# What is needed:
The entire listing is to be repeated verbatim.
※ ※ ※
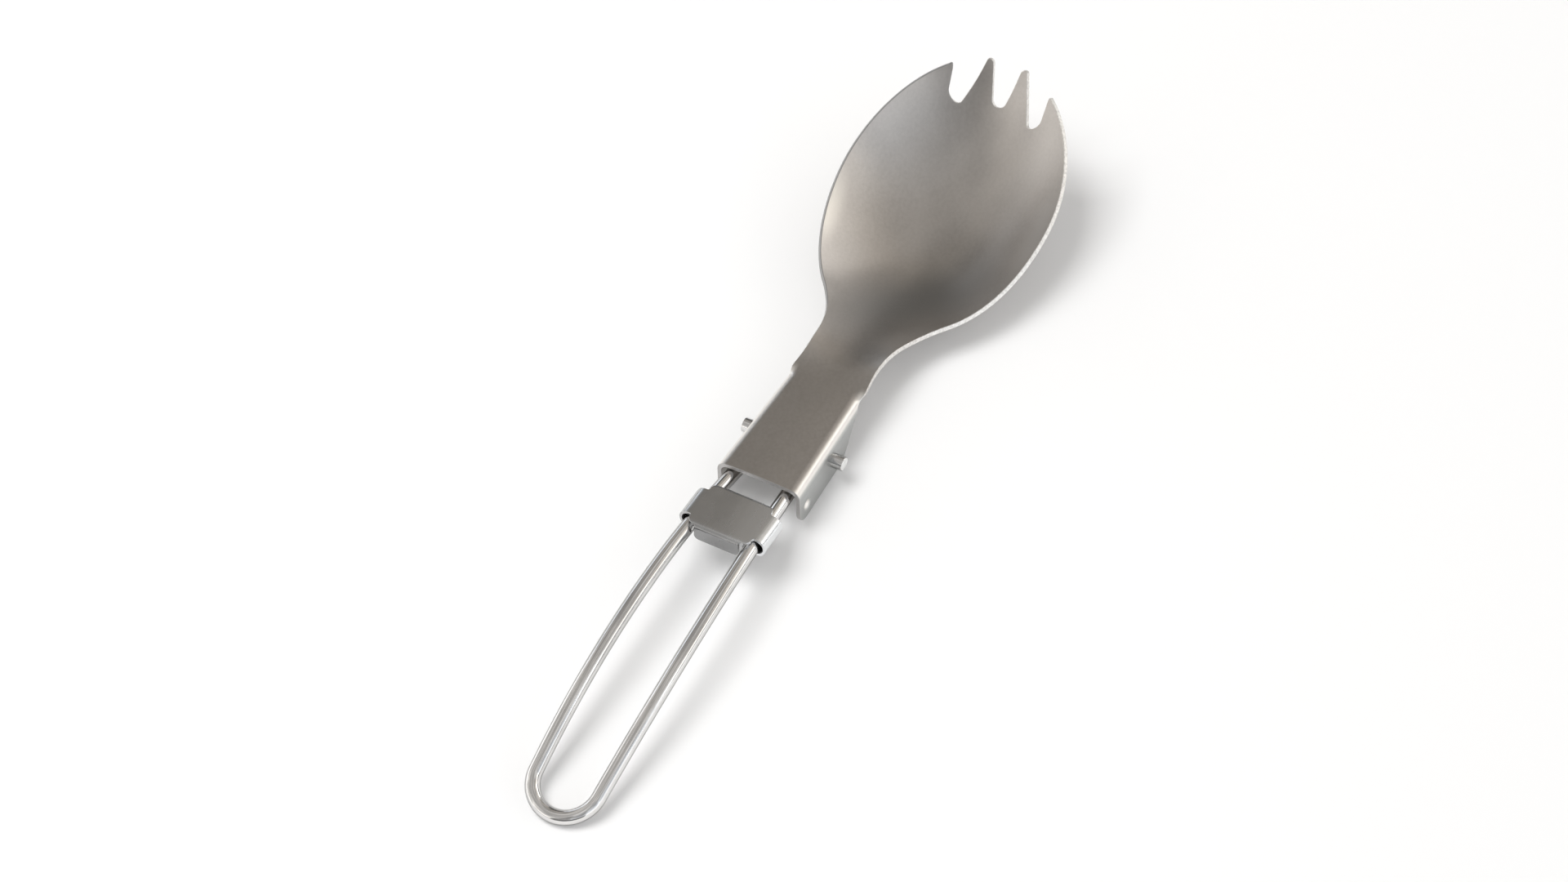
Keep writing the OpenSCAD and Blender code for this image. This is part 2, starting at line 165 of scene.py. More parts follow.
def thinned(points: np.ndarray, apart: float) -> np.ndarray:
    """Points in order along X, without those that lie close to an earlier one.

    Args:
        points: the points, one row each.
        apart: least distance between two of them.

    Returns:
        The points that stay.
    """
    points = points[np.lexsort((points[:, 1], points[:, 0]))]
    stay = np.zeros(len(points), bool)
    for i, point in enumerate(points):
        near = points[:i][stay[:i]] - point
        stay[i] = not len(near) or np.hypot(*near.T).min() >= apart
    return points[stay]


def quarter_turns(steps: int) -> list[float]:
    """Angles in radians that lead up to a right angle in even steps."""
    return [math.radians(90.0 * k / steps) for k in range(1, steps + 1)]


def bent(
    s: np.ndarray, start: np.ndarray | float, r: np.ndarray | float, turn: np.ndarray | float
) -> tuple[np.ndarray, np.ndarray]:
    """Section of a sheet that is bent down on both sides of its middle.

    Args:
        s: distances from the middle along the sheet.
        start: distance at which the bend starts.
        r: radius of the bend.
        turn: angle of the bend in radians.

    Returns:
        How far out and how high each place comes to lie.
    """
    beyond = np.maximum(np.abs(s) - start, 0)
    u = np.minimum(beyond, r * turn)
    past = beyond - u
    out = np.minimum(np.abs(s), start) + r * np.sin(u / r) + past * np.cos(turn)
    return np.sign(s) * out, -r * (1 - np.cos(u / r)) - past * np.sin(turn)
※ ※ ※
# Worked answer:
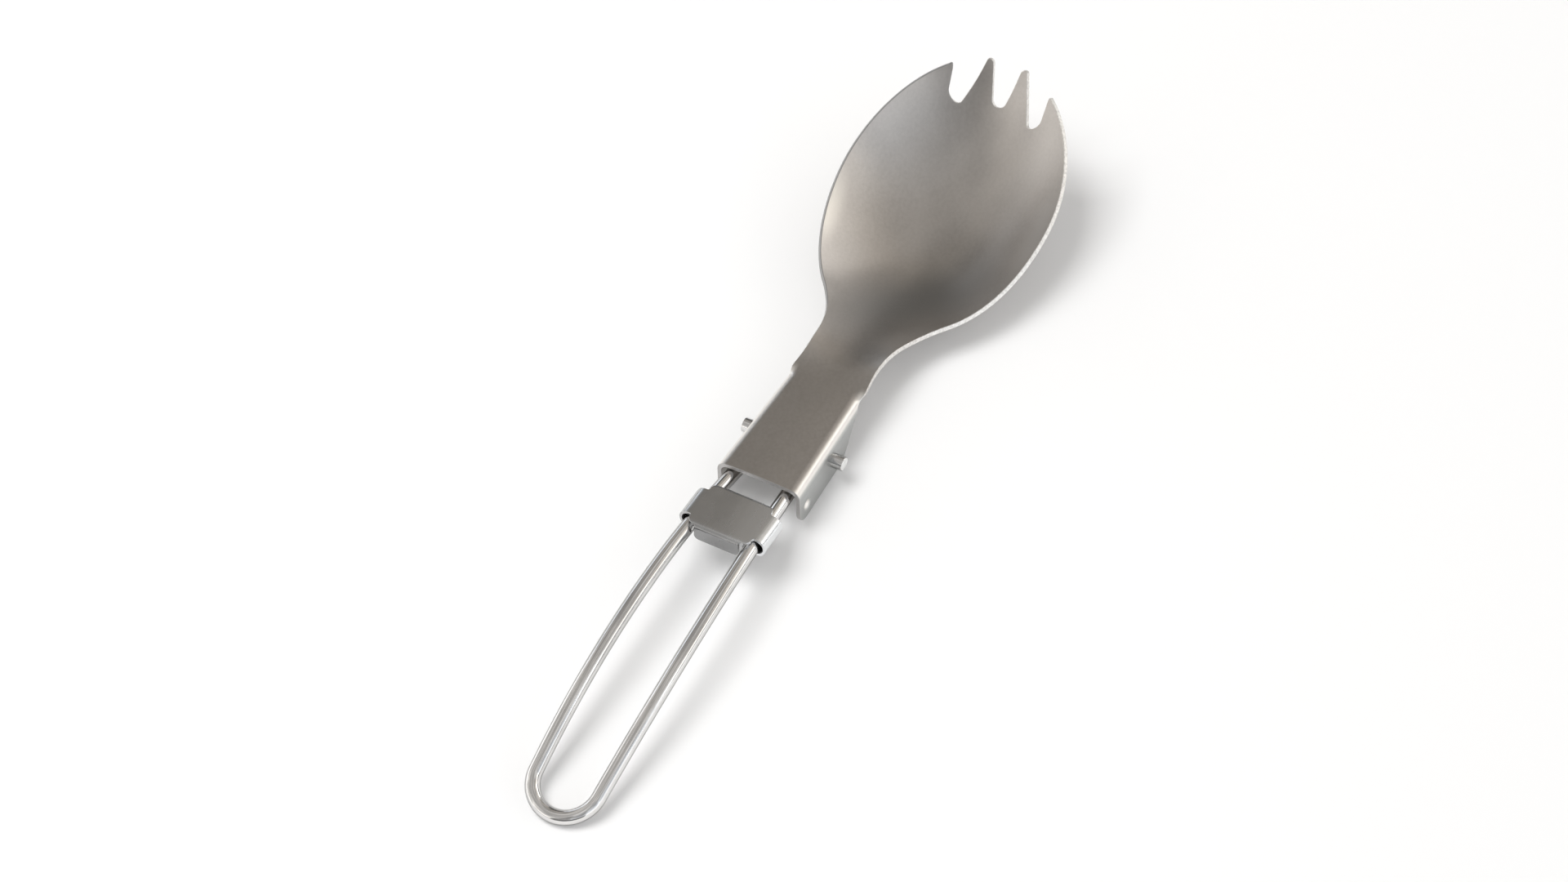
Keep writing the OpenSCAD and Blender code for this image. This is part 2, starting at line 165 of scene.py. More parts follow.
def thinned(points: np.ndarray, apart: float) -> np.ndarray:
    """Points in order along X, without those that lie close to an earlier one.

    Args:
        points: the points, one row each.
        apart: least distance between two of them.

    Returns:
        The points that stay.
    """
    points = points[np.lexsort((points[:, 1], points[:, 0]))]
    stay = np.zeros(len(points), bool)
    for i, point in enumerate(points):
        near = points[:i][stay[:i]] - point
        stay[i] = not len(near) or np.hypot(*near.T).min() >= apart
    return points[stay]


def quarter_turns(steps: int) -> list[float]:
    """Angles in radians that lead up to a right angle in even steps."""
    return [math.radians(90.0 * k / steps) for k in range(1, steps + 1)]


def bent(
    s: np.ndarray, start: np.ndarray | float, r: np.ndarray | float, turn: np.ndarray | float
) -> tuple[np.ndarray, np.ndarray]:
    """Section of a sheet that is bent down on both sides of its middle.

    Args:
        s: distances from the middle along the sheet.
        start: distance at which the bend starts.
        r: radius of the bend.
        turn: angle of the bend in radians.

    Returns:
        How far out and how high each place comes to lie.
    """
    beyond = np.maximum(np.abs(s) - start, 0)
    u = np.minimum(beyond, r * turn)
    past = beyond - u
    out = np.minimum(np.abs(s), start) + r * np.sin(u / r) + past * np.cos(turn)
    return np.sign(s) * out, -r * (1 - np.cos(u / r)) - past * np.sin(turn)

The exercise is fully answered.